Differential Good Arm Identification
Yun-Da Tsai, Tzu-Hsien Tsai, Shou-De Lin
TL;DR
This work addresses good arm identification (GAI) in stochastic bandits, aiming to identify many arms with mean rewards above a threshold $\xi$ using as few samples as possible. It introduces DGAI, a differentiable algorithm that learns adaptive confidence bounds via a differentiable UCB index, with separate training objectives for sampling and identification, and proves a $\delta$-PAC guarantee for the linear case. DGAI outperforms state-of-the-art baselines (e.g., HDoC, LUCB-G, APT-G) on synthetic and real-world datasets for GAI and can enhance cumulative reward maximization in MAB problems when a threshold is provided as prior knowledge. The approach delivers data-driven, problem-adaptive confidence bounds, leading to substantial improvements in sample efficiency and decision quality with potential extensions to non-linear settings.
Abstract
This paper targets a variant of the stochastic multi-armed bandit problem called good arm identification (GAI). GAI is a pure-exploration bandit problem with the goal to output as many good arms using as few samples as possible, where a good arm is defined as an arm whose expected reward is greater than a given threshold.
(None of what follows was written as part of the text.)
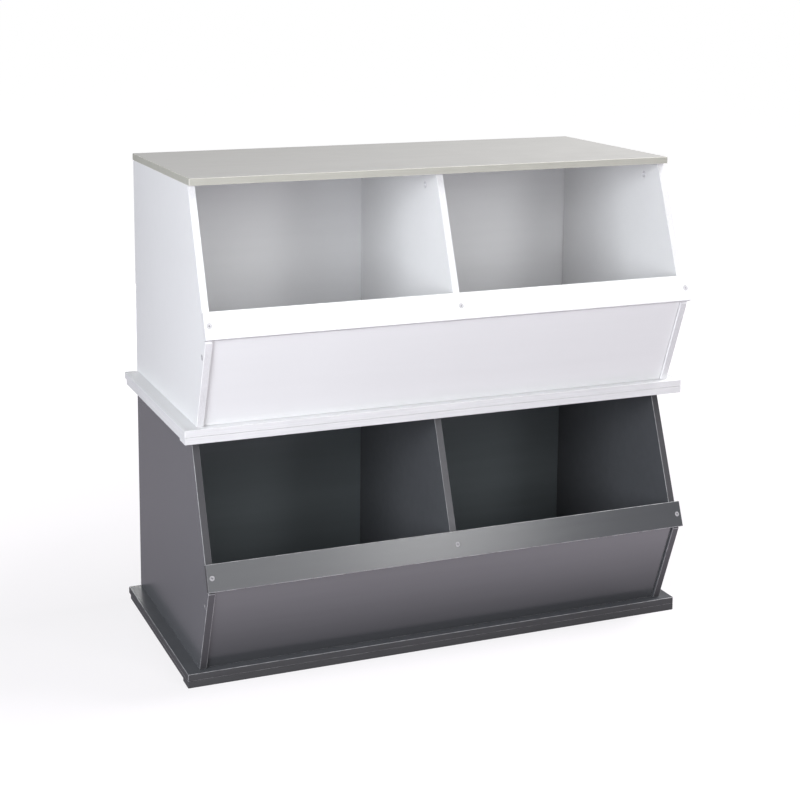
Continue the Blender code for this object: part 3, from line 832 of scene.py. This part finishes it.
def add_floor():
    """A pale floor that glows white, less near the stack as a painted shadow, and in reflections brightest
    in front and tinted, as a painted reflection on the glossy boards.
    """
    shape = bmesh.new()
    bmesh.ops.create_grid(shape, x_segments=1, y_segments=1, size=FLOOR_HALF)
    mesh = bpy.data.meshes.new("floor")
    shape.to_mesh(mesh)
    shape.free()
    material, shader = new_material("pale_floor")
    shader.inputs["Base Color"].default_value = (*FLOOR_COLOUR, 1.0)
    shader.inputs["Roughness"].default_value = 1.0
    shader.inputs["Specular IOR Level"].default_value = 0.0
    tree = material.node_tree
    tint = tree.nodes.new("ShaderNodeMix")
    tint.data_type = "RGBA"
    tint.inputs["A"].default_value = (1.0, 1.0, 1.0, 1.0)
    tint.inputs["B"].default_value = (*REFLECTED_FLOOR_COLOUR, 1.0)
    path = tree.nodes.new("ShaderNodeLightPath")
    tree.links.new(path.outputs["Is Glossy Ray"], tint.inputs["Factor"])
    tree.links.new(tint.outputs["Result"], shader.inputs["Emission Color"])
    distance = tree.nodes.new("ShaderNodeVectorMath")
    distance.operation = "LENGTH"
    tree.links.new(place_node(tree), distance.inputs[0])
    # Less glow near the stack: a painted shadow round it.
    glow = spread(tree, distance.outputs["Value"], FLOOR_GLOW_NEAR, 1.0, GLOW_NEAR_RADIUS, GLOW_FAR_RADIUS)
    apart = tree.nodes.new("ShaderNodeSeparateXYZ")
    tree.links.new(place_node(tree), apart.inputs["Vector"])
    # Stronger glow in reflections in front than behind: a painted reflection on the glossy boards.
    reflected = spread(
        tree, apart.outputs["Y"], REFLECTED_FLOOR_IN_FRONT, REFLECTED_FLOOR_BEHIND, FRONT_Y, BEHIND_Y
    )
    strength = multiplied(tree, glow, seen(tree, reflected))
    tree.links.new(strength, shader.inputs["Emission Strength"])
    material.cycles.emission_sampling = "NONE"
    mesh.materials.append(material)
    floor = bpy.data.objects.new("floor", mesh)
    bpy.context.scene.collection.objects.link(floor)


def add_world():
    """The studio's white walls, dimmer in reflections, while only the softboxes give light."""
    world = bpy.data.worlds.new("studio")
    world.use_nodes = True
    tree = world.node_tree
    background = tree.nodes["Background"]
    background.inputs["Color"].default_value = (1.0, 1.0, 1.0, 1.0)
    tree.links.new(seen(tree, WALLS_IN_REFLECTIONS), background.inputs["Strength"])
    world.cycles.sampling_method = "NONE"
    bpy.context.scene.world = world


def around(azimuth, elevation, distance):
    """A place round the stack's middle. Azimuth 0 is in front and 90 is to the right."""
    turn = math.radians(azimuth)
    rise = math.radians(elevation)
    way = Vector((math.sin(turn) * math.cos(rise), -math.cos(turn) * math.cos(rise), math.sin(rise)))
    return STACK_MIDDLE + distance * way


def add_studio():
    add_camera()
    add_floor()
    add_world()
    for name, (azimuth, elevation, size, power, colour) in SOFTBOXES.items():
        add_softbox(name, around(azimuth, elevation, SOFTBOX_DISTANCE), size, power, colour)
    bpy.context.scene.view_settings.view_transform = "Standard"


finish_boards()
finish_fasteners()
add_studio()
In this work, we propose DGAI - a differentiable good arm identification algorithm to improve the sample complexity of the state-of-the-art HDoC algorithm in a data-driven fashion. We also showed that the DGAI can further boost the performance of a general multi-arm bandit (MAB) problem given a threshold as a prior knowledge to the arm set. Extensive experiments confirm that our algorithm outperform the baseline algorithms significantly in both synthetic and real world datasets for both GAI and MAB tasks.